Last week, our friends across the office at DC9 introduced us to a new way to creep on people in the Twitterverse: Undetweetable, an invention by professor Dr. Dean Terry and grad student Bradley Griffith, both of the Emerging Media + Communication program at the University of Texas at Dallas. Undetweetable lets you read deleted Tweets from any user you enter into their database. In the last week, it's been featured on Gizmodo, Business Insider and a ton of smaller publications.
But it looks like the party's over: Griffith tweeted last night that Twitter sent him a cease and desist letter that, in his words, looked #legit. Griffith didn't immediately respond to a request for comment, but he writes in a Facebook post that the site "might go until they sue us. As far as I'm concerned, it's a common practice that we are simply illuminating."
Terry tells Unfair Park that what they received wasn't actually a legal cease and desist, but a warning that Undetweetable violates the Application Programming Interface (API) that Twitter makes available to third-party app developers.

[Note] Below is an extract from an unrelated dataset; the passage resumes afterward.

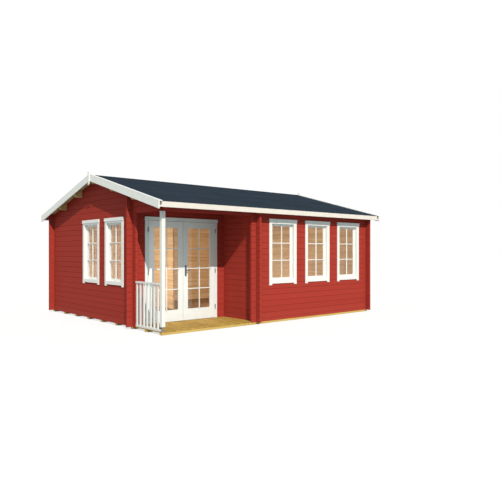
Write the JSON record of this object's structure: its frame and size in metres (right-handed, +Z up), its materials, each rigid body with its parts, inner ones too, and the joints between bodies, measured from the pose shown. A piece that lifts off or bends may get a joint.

Terry, incidentally, doesn't dispute that Undetweetable technically misuses the API. That's kind of the point.
"The point of the project is to test limits, to question privacy, data ownership and explore the idea of the permanence of online expression: 'Is anything ever deleted?'" says Terry, who came up with the concept that Griffith turned into reality. "I could write an essay about this, but I'd rather make an experience for people to experience themselves."
He says he thinks programs like Undetweetable might make social media users (which is to say, everybody) think a little harder about what they're posting.
"There's this feeling they didn't have before that maybe they should have," says Terry, maker of the 2007 documentary Subdivided: Isolation & Community in America, about the fight to keep McMansions out of Little Forest Hills. "I always wanted to do something that made people pay more attention when they pressed 'Send,' and I think we've done that. That's the goal."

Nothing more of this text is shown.